Yugoslavian Inferno is the book to answer many questions left dangling in coverage of Yugoslav calamities by ordinary journalism. Which kind of war is this, really? Where do the ethnic hatreds come from? How can people who seem so much like us be plunged into such desperate hostilities? What kind of people are driven to commit such heinous atrocities? Have the religious communities and their leadership played any significant role, for better or worse, in the mounting crisis? And most poignantly, is there any informed observer who can still attempt an objective assessment of each side in the struggle?
Outsiders reduce the equations to simplicity in the absurd. Insiders engage in such partisan rivalry and mutually exclusive claims that there seems to be no central ground, even for cautious observations. The areas of agreement shrink more quickly than safe havens under so-called "UN protection." I have personally participated in numerous international conferences where the unspoken rule for organizers was: "don't let the insiders get to arguing with each other." At Oxford, I saw such a note passed to the "moderator." And so we are left with a dilemma: outsiders know too little (just enough to be dangerous and confusing) and insiders know too much (and we lose patience with their endless wrangling).
Thus what Paul Mojzes can do is doubly enviable: speak like a native, which he is, and pose as a foreigner whenever he wishes to make almost anonymous observations. Leaving Yugoslavia in his early years during the first freedoms of post-Stalinism in the 1950s, he nevertheless avoided the kinds of emigre behaviors which made it impossible for many others to return for visits prior to the relaxations of the 1970s. As a scholar, his journeys have always been investigative and personal at the same time. Colleagues, conferences and correspondents help him to refresh and extend his own observations.
One can imagine, however, that few of his informants will be completely satisfied by the picture that emerges from his composite drawings. The attempt at objectivity is perceived as impartiality, even neutrality in the face of atrocity and aggression. Many were the objections to Yugoslavia itself in years gone by, against its policies of non-alignment under President Tito during the Cold War.
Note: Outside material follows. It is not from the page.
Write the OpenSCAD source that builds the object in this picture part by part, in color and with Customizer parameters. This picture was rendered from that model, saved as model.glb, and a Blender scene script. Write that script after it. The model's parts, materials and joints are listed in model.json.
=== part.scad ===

Morality required a clear-cut choice, the critics declared: U.S. Secretary of State John Foster Dulles in the 1950s denounced the non-aligned movement as immoral.
Yet one has to earn the right to make cultural critiques as stringent as Mojzes does in his discussion of prkos (as obstinacy, spite and defiance, pp. 50-52), along with revenge (50), horrors (45f), and rage (53). Of lies and allies, in the resurgence of ethnic hatred manipulated in time-worn fashion by local Balkan potentates, any political scientist will predictably write (and write in weary cliches, no doubt). But only an insider could dare to broach the analysis of "primitivism" which Mojzes launches in his review of the "destructive uses of memory" (Chapter 3). He insists that the patterns are not unique to Yugoslavs alone, but it is hard to include in this dark portrait within our own larger picture of humanity itself. Anyone who hopes to celebrate the revival of myth, symbol and ritual (including religious) must hereby take warning. Retrieval of memory and the cultures of our past cannot be done without discernment; there is no guaranteed cure for the bleakness of modernity or post-modernity in revival alone.
It is precisely because this portrait of Yugoslavia is also our own that we must pay such attention to the gory details, and even more to the conditions that led up to the fatal crash. Because we and they are human, condemned to life together on a perilously small planet, it is also our story. The inferno of our calculations and mistrust, our availability for manipulation based on greed and hate, our cynical consumption of other people's ills disguised as "news" (especially the reduction to sensationalism of tabloid and headline condensations) will otherwise burn on into our next millennium unchecked, erupting whenever we abandon the hope of miracles, the longing for God's kind of healing for our human condition.
I personally wish that all my colleagues committed to pacifism would take up the challenge Paul Mojzes addresses in his 12th and almost final chapter, "Ending the War." His various scenarios project another 3-10 years of incessant carnage, at best, with up to a million further lives lost. His impassioned argument for intervention may put Mojzes at risk, not least from armchair experts at various removes from the fray, but he faces directly into the wind with his insistence that, "in the case of the Yugoslavian inferno, not to intervene is to permit the ethnoreligious warfare to go on indefinitely" (174). Furthermore, the indecisive dithering over it by various regional and global powers leads directly to the indictment that, "regarding Yugoslavia, there is no international community" (173). Anyone who must in principle reject the idea of military interventions designed to reach a balanced, reasonable solution should be compelled to provide a better proposal or else refrain from criticism in all humility when others take cautious steps in this direction.
What Mojzes actually proposes is already somewhat familiar to those who follow his work in the Christian Century or even the pages of this journal. Coercive diplomacy, backed up with military strikes if needed, should impose a solution which is reasonably fair to the vital interests of all sides, and which puts a rapid end to the slaughter and punishes any further warfare. Mojzes is confident that decisive yet proportional moves could compel all sides to come to the peace table for serious negotiations. This is the only adequate framework for hammering out the complex issues of mixed populations in Bosnia, Croatia and Kosovo, he urges. An international response to end the social psychosis of war, and to ameliorate the economic and public health catastrophes would leave the task of detoxifying society to the religious communities, uniquely qualified to mediate healing among the nations.
Unless we study this "black box" carefully, other crashes are sure to follow. There, but for the grace of God, go we all.
N. Gerald Shenk
Eastern Mennonite Seminary
Dr. Shenk is the author, with David Steele, of God with Us? The Roles of Religion in Conflicts in the Former Yugoslavia (Uppsala, Sweden: Life & peace Institute, 1993).